I have no idea … But I learnt that Mother Nature is the one thing that is the most powerful and can flip our world around in a second with no warning. I learnt that we must enjoy every single second out of the 86,400 seconds we all have daily.

There was so much pain that day, so many lives lost, so much suffering … And I understand I was given a second chance.

This was the very start of my determination to leverage this experience to make a difference in people’s lives.
To empower others to live a more intentional and regrets-free life.

To not let the fear of the unknown prevent one from truly feeling and enjoying this life, in and out of work.

“Putting things off is the biggest waste of life: it snatches away each day as it comes, and denies us the present by promising the future. The greatest obstacle to living is expectancy, which hangs upon tomorrow, and loses today. You are arranging what lies in Fortune’s control, and abandoning what lies in yours. What are you looking at? To what goal are you straining? The whole future lies in uncertainty: live immediately. […] You act like mortals in all that you fear, and like immortals in all that you desire… How late it is to begin really to live just when life must end!”

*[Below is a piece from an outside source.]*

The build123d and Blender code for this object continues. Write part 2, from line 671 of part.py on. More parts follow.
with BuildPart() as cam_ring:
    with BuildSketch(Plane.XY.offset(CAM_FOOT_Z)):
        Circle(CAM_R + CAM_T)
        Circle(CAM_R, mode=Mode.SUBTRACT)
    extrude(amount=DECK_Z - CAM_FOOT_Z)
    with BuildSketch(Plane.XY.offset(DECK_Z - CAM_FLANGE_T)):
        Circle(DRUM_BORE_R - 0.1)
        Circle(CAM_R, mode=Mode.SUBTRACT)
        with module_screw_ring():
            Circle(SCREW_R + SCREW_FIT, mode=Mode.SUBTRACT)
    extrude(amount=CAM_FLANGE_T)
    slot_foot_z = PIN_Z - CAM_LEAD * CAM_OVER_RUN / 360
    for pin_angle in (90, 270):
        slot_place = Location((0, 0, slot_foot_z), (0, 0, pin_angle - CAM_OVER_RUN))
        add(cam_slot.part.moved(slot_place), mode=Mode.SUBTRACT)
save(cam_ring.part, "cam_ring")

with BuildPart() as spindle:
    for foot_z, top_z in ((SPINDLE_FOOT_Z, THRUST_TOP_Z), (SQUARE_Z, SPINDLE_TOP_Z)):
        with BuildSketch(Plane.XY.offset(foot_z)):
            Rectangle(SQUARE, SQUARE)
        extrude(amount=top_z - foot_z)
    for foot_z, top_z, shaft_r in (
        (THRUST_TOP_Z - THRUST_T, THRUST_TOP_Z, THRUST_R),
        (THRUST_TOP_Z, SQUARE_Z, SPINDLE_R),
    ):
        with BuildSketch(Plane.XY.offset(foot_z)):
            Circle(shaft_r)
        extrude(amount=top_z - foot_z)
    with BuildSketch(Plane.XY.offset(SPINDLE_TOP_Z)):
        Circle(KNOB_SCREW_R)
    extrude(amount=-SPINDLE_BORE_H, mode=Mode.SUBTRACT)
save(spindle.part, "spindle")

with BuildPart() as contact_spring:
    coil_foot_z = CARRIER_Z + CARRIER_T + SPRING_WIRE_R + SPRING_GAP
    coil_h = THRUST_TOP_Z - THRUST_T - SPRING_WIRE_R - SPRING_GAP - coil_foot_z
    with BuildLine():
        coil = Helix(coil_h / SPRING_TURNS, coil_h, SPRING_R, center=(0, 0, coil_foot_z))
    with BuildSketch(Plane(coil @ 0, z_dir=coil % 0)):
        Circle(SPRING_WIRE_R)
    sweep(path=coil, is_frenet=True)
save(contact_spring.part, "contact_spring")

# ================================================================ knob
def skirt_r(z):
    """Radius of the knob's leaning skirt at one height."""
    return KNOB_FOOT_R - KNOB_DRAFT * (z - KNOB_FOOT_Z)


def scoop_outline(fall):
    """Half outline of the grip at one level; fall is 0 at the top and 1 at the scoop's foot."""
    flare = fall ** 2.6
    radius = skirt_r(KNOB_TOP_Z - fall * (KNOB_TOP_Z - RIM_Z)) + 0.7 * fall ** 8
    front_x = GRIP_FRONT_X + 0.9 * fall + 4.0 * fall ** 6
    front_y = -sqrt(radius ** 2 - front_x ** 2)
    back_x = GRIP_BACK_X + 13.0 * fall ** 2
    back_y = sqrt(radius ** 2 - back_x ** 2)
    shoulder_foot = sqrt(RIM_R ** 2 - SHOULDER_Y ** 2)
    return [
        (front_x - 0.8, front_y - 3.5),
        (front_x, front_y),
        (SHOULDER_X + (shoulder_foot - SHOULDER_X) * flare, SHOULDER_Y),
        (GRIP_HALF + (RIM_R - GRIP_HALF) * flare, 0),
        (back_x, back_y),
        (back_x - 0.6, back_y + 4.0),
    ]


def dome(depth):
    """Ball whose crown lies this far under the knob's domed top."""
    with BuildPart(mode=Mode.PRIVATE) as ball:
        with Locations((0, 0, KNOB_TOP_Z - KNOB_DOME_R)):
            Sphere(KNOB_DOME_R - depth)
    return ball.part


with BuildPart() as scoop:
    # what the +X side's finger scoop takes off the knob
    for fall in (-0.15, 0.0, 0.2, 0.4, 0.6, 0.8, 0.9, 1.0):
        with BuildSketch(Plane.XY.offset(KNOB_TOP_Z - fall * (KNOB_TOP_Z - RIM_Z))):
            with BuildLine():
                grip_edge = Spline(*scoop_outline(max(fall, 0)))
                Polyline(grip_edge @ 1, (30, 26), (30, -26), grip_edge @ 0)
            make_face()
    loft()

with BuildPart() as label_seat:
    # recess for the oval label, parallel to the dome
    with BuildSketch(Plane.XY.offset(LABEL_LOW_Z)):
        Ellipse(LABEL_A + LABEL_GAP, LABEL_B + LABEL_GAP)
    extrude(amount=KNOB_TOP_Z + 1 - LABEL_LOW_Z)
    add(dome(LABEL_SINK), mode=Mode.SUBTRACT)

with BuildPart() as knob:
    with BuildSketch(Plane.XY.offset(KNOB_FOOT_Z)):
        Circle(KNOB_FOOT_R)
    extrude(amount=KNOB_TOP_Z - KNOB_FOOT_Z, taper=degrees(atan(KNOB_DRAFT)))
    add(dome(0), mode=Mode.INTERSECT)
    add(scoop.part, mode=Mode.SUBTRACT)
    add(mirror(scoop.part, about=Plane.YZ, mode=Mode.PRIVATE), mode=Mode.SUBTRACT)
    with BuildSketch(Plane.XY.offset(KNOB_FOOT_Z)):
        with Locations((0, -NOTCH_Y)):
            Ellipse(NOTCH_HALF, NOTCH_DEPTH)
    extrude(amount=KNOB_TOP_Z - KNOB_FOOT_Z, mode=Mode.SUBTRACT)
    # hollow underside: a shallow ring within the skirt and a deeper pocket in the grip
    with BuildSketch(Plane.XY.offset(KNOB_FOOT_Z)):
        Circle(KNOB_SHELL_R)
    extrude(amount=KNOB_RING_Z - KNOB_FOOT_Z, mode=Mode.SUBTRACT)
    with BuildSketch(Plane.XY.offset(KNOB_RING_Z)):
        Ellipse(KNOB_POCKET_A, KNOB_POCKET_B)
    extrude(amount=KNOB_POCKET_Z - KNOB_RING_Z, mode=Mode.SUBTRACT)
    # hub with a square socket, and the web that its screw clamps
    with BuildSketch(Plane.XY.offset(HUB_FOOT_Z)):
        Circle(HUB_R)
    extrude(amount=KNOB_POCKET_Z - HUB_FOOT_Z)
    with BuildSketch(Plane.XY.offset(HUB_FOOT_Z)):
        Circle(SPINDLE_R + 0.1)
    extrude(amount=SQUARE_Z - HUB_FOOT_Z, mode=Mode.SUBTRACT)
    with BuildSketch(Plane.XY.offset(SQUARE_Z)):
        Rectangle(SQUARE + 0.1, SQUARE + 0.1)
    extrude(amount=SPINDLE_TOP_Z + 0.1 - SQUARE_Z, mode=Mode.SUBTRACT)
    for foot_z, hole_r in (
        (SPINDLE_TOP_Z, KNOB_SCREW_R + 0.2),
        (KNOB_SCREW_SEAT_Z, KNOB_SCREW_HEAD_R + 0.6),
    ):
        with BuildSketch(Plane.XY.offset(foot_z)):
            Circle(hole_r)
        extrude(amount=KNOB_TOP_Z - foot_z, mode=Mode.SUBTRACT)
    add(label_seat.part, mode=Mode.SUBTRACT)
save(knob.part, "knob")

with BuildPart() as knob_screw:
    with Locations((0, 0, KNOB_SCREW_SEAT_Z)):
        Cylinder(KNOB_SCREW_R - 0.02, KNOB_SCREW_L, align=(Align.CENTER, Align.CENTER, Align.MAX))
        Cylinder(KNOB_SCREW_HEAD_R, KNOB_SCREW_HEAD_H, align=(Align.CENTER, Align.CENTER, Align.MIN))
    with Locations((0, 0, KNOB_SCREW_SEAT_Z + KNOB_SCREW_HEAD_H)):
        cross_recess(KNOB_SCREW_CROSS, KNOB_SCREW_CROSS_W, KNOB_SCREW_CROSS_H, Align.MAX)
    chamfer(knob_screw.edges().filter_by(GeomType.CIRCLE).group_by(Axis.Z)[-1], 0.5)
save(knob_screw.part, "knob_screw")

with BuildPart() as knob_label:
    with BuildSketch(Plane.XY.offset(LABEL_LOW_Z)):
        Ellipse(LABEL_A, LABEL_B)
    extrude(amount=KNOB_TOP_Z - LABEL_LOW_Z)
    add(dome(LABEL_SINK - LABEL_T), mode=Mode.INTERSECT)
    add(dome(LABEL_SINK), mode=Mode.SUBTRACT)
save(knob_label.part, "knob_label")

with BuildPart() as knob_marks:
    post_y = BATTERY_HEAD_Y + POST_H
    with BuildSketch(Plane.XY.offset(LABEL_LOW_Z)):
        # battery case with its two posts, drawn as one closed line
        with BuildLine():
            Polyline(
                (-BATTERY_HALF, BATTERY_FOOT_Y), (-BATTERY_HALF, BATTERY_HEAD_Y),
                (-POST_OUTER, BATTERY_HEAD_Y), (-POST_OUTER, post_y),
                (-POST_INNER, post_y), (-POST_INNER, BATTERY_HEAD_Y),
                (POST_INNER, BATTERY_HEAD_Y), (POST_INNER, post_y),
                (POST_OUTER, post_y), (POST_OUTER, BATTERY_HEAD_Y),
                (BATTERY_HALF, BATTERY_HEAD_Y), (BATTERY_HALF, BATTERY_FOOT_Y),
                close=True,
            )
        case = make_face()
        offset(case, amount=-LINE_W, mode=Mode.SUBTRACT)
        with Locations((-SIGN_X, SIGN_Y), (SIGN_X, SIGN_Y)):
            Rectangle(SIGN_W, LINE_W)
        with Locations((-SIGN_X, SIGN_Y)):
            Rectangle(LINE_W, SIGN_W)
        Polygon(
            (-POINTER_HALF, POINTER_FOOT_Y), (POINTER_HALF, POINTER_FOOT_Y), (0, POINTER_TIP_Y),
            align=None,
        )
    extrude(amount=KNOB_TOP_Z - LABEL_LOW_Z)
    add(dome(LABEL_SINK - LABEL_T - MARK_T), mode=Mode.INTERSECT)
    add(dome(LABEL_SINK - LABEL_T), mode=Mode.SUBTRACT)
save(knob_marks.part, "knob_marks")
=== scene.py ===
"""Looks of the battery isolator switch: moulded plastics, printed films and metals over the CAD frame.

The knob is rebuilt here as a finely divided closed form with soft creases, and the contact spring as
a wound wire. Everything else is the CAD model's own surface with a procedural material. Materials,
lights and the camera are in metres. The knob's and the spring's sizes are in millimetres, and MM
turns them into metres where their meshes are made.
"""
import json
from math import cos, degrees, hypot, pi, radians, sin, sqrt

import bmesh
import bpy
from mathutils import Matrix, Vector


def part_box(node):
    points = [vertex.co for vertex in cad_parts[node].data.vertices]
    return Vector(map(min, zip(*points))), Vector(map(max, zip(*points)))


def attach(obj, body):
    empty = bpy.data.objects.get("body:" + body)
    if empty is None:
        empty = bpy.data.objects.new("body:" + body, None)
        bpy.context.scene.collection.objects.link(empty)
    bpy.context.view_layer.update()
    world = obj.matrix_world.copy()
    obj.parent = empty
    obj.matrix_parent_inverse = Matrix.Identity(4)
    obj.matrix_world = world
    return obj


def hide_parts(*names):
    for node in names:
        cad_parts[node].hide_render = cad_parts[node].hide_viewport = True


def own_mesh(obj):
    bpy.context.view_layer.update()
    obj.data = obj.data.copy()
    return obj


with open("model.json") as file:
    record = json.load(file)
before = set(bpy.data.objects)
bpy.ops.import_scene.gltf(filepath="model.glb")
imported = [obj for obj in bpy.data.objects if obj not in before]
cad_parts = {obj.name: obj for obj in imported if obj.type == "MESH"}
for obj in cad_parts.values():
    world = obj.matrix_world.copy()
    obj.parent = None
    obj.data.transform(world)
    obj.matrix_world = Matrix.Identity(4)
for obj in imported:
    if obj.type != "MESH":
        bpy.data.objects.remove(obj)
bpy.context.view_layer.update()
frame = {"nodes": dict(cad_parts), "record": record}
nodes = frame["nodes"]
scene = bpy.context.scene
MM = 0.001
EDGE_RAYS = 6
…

Seneca, On The Shortness Of Life

From this day onwards more than ever before, I developed an acute awareness that everything is impermanent, that everything and everyone is precious. The “normal” life we take for granted is fragile, and thus not really normal. Even in the most breath-taking places, when one feels in heaven and safe, everything can actually happen, in the blink of an eye.

Thich Nhat Hanh said, when asked about the 2011 earthquake and tsunami in Japan: “An event such as this reminds us of the impermanent nature of our lives. […] This is the best that we can do for those who have died: We can live in such a way that they can feel they are continuing to live in us, more mindfully, more profoundly, more beautifully, tasting every minute of life available to us, for them.”

Living even more fully … This is the promise I made to myself, after that unforgettable Boxing Day. To constantly endeavor to drink in every moment of life, and empower others to do the same.